In Losi’s experience, heading into 2022, many investors were coming off of three incredible years in the market, such that clients saw meaningful appreciation in almost all the asset classes they owned.

“As such, we saw a record amount of capital gains being realized, and we saw a lot of sales of assets, from cryptocurrencies to real estate,” Losi says. “We saw a lot of initial public offerings, as well, and the launch of SPACs. For us as the CPA, we had a tremendous amount of work to do for our clients.”

Losi says the firm saw a lot of interest in estate planning during this time period, and specifically interest in strategies that involved gifting and the setting up and funding various types of trusts. A good part of this demand, he explains, came from the new limits placed on “stretch IRAs.”

Safe to say, the environment has now shifted, and many clients are likely to experience greater capital losses in 2022 than gains, Losi says. The broad-based market selloff has left clients with nowhere to hide, and only those few sophisticated investors who might have short-sold certain assets will realize substantial gains this year.

“One implication of this for financial advisors is the fact that this might be a good time for a Roth conversion,” Losi says. “With the losses, it is likelier that a given high-net-worth client is going to end this year in a lower tax bracket than they might have anticipated at the start of the year. If the client has a big income dip this year, it’s a significant conversion opportunity.”

In fact, Losi says, investors now face a “double dip” conversion opportunity.

“It’s a double dip because, on the one hand, the client will likely draw less income this year, and on the other hand, the value of the assets in their traditional individual retirement accounts have likely declined, helping to offset the overall level of income,” Losi observes. “This dynamic makes conversions particularly attractive for some clients.”
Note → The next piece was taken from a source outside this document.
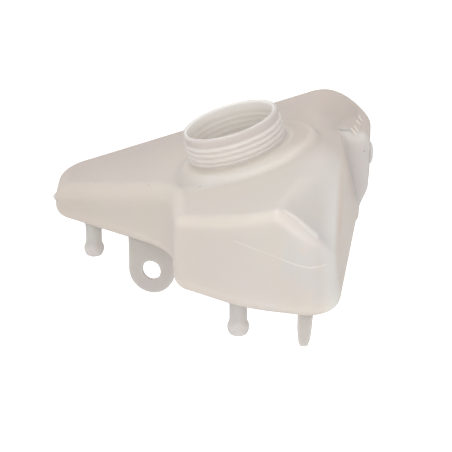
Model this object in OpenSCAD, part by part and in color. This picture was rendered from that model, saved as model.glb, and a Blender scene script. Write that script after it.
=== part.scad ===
// Coolant expansion tank, one blow moulded piece.
// X runs along the straight rear wall, Y points at it, Z is up.
// The sizes below count from the tank floor, in front of the neck's foot.
// The finished part has its origin in the middle of the lug hole.

/* [Plan] */
// Rear wall, Y of the outer face
rear_y = 93; // [88:1:100]
// Left tip, X of the outer face
tip_x = -104; // [-112:1:-98]
// Front end of the left tip's wall
tip_front_y = 45; // [40:1:50]
// Hollow corner between arm and box, X
inner_x = -31.5; // [-34:0.5:-29]
// Hollow corner between arm and box, Y
inner_y = -18; // [-22:1:-14]
// Left front corner of the box, X
box_left_x = -28.5; // [-31:0.5:-26]
// Left front corner of the box, Y
box_left_y = -73; // [-77:1:-69]
// Middle of the front face, X
face_x = 8; // [2:1:14]
// Middle of the front face, Y
face_y = -104; // [-107:1:-101]
// Right front corner of the box, X
box_right_x = 59; // [54:0.5:62]
// Right front corner of the box, Y
box_right_y = -119.5; // [-124:0.5:-116]
// Step from the right wall to the rear lobe, Y
lobe_y = 28; // [22:1:36]
// Right wall at that step, X
wall_x = 78.5; // [77:0.5:81]
// Rear right corner at floor level, X
corner_x = 84; // [81:0.5:86]

/* [Plan radii] */
// Rear left corner
tip_rear_r = 20; // [16:1:24]
// Front of the left tip
tip_front_r = 13; // [12:1:18]
// Hollow sweep between arm and box
inner_r = 62; // [50:1:66]
// Left front corner of the box
box_left_r = 12; // [11:1:14]
// Front face
face_r = 80; // [60:1:100]
// Right front corner of the box
box_right_r = 18; // [15:1:20]
// Rear right corner
corner_r = 20; // [16:1:24]

/* [Height] */
// Height of the roof plane over the origin
roof_z = 51.8; // [48:0.1:54]
// Rise of the roof along X, degrees
roof_rise = 17.67; // [16:0.1:19]
// Rise of the roof to the rear, degrees
roof_back = 0.6; // [0:0.1:1]
// Radius of the lower edge
floor_edge_r = 8; // [6:0.5:9]
// Radius of the roof edge on the arm and the rear wall
roof_edge_r = 10; // [8:0.5:11]
// Radius of the roof edge over the front face
front_edge_r = 7; // [5:0.5:9]
// Radius of the roof edge over the right wall
side_edge_r = 4; // [3:0.5:5]
// X where the roof starts to fall to the right wall
fold_x = 42; // [38:1:46]
// How far left that line starts at the front
fold_front = 15; // [10:1:18]
// How far right it ends at the rear
fold_rear = 10; // [6:1:12]
// How far the upper right wall leans in at the lobe
wall_lean = 9; // [5:0.5:11]
// How far the lobe stands out of the right wall
lobe_out = 8; // [6:0.5:10]
// Height of the lobe's roof
lobe_z = 59.5; // [57:0.5:62]

/* [Neck] */
// Lean of the neck to the left, degrees
neck_lean = 16.5; // [14:0.5:19]
// Lean of the neck to the front, degrees
neck_nod = 2.5; // [0:0.5:4]
// X of the neck's foot
neck_x = 8.8; // [6:0.1:12]
// Y of the neck's foot
neck_y = 0; // [-3:0.5:3]
// Z of the neck's foot in the roof plane
neck_z = 53.7; // [53:0.1:55]
// Outside radius between the thread turns
neck_r = 28; // [27:0.1:28.5]
// Height of the rim over the roof plane
neck_h = 24.5; // [23:0.5:26]
// Wall of the neck
neck_wall = 2.4; // [2:0.1:3]
// Thread turns
thread_turns = 4; // [3:1:5]
// Depth of the thread
thread_depth = 1.4; // [1:0.1:2]
// Plain band under the rim
rim_band = 5; // [4:0.5:6]
// Radius of the raised collar at its foot
collar_r = 41; // [39:0.5:42]
// Radius of the collar's shoulder
collar_top_r = 35.5; // [34:0.5:36.5]
// Height of the collar
collar_h = 5.5; // [4:0.5:6.5]
// How far the collar sits to the right of the neck
collar_x = 2.5; // [0:0.5:3]

/* [Wall] */
// Wall thickness
wall = 2.5; // [2:0.1:3]

/* [Hose spigots] */
// Left spigot, X
spigot_a_x = -80.2; // [-83:0.1:-77]
// Left spigot, Y
spigot_a_y = 36.5; // [34:0.5:42]
// Front spigot, X
spigot_b_x = 6.7; // [2:0.1:12]
// Front spigot, Y
spigot_b_y = -85.5; // [-89:0.5:-80]
// Outside radius of the stem
stem_r = 4.9; // [4.5:0.1:5.2]
// Radius of the end bead
bead_r = 6.1; // [5.8:0.1:6.5]
// Length below the floor
spigot_l = 20; // [17:0.5:24]
// Bore radius
spigot_bore_r = 3.1; // [2.5:0.1:3.4]

/* [Lug and peg] */
// Middle of the lug hole, X
lug_x = -44.1; // [-47:0.1:-42]
// Middle of the lug hole, Y
lug_y = 7.4; // [5:0.1:9]
// Middle of the lug hole, Z
lug_z = -18.6; // [-21:0.1:-16]
// Radius of the rounded lug end
lug_r = 14.2; // [12:0.1:15]
// Turn of the lug to the left, degrees
lug_turn = 18; // [14:1:22]
// Lug thickness
lug_t = 3; // [2.5:0.1:4]
// Radius of the lug hole
lug_hole_r = 5.8; // [5:0.1:6.5]
// Peg, X
peg_x = 43; // [40:0.5:45]
// Peg, Y
peg_y = -100; // [-102:0.5:-97]
// Peg length below the floor
peg_l = 20.5; // [18:0.5:22]
// Peg width at the floor
peg_w = 8.6; // [7:0.1:9.5]
// Peg thickness
peg_t = 4.6; // [3.5:0.1:5.5]

/* [Flash] */
// How far the seam flash stands out at the left tip
flash_left = 1.8; // [1:0.1:2.5]
// How far it stands out at the rear lobe
flash_right = 1.7; // [1:0.1:2.5]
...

Tax Loss Harvesting Is Easier Than Ever

According to Losi, wealth advisors should study up on the way the development of the exchange-traded fund market has affected the ability for clients to efficiently enact tax loss harvesting.

“With the rise of ETFs, tax loss harvesting has gotten a lot easier, because you can more effectively sell your holdings as needed and then pick a similar ETF that will give you similar exposure to what you sold,” Losi explains.

As an example, Losi points to the fact that a client can source a lot of attractive S&P 500 ETFs on the market today. In practice, this means a client can make a sale to harvest losses and then also secure a very similar exposure. Critically, the new ETF is not going to be considered to be the same security, and therefore, the client will avoid triggering any wash-sale rules.

Losi says this is one of the big reasons certain advisors and clients are leaning into ETFs over mutual funds, at least for some applications.

The Lowest-Hanging Fruit

In Losi’s view, even if an advisor is not ready to fully integrate nuanced tax considerations into their planning process, there are some basic steps to take that can pay substantial dividends.

“Probably my biggest recommendation is for advisors to know and appreciate their clients’ anticipated marginal tax rate for any given year,” Losi says. “From my perspective as the tax professional, I really appreciate when the fiduciary advisor working with my clients is purposefully reaching out each year and asking me what marginal tax rate they should assume for different types of income. That’s a great place to start.”

Losi says advisors should study up on the way taxes differ across business income, wage income and portfolio income.

“That type of information is going to be very important when you are doing planning and making long-term projections, both on the accumulation of wealth and on cash flow,” Losi says. “I wish more advisory professionals would be purposeful about monitoring this over time.”

Losi says he would also like to see financial planners begin to truly incorporate higher inflation expectations and the possibility of higher tax rates into their Monte Carlo simulations. In his experience, a lot of planning is still going on with the expectation that interest rates will average between 1.5% and 3% over the coming 30-year period.

“In light of what has happened so far this year, do we think that is still a reasonable outlook?” Losi asks. “I’m not so sure.”

Why It All Matters

Ultimately, Losi says, the importance of tax considerations in the planning process cannot be overstated, especially in periods when clients are facing significant tax burdens. This may not be the case in 2022, but it will be in years to come.

“Depending on what your client does for a living and how their business works, you may be surprised to see how much their income varies in a given year,” Losi points out. “Any time we are looking at a situation where a client is in a significant tax-paying position, then these considerations take on extra importance. If you have the ability to strategically pick and choose where cash flow is coming from, you can dramatically reduce your tax liability, not only for one year, but for multiple years over time.”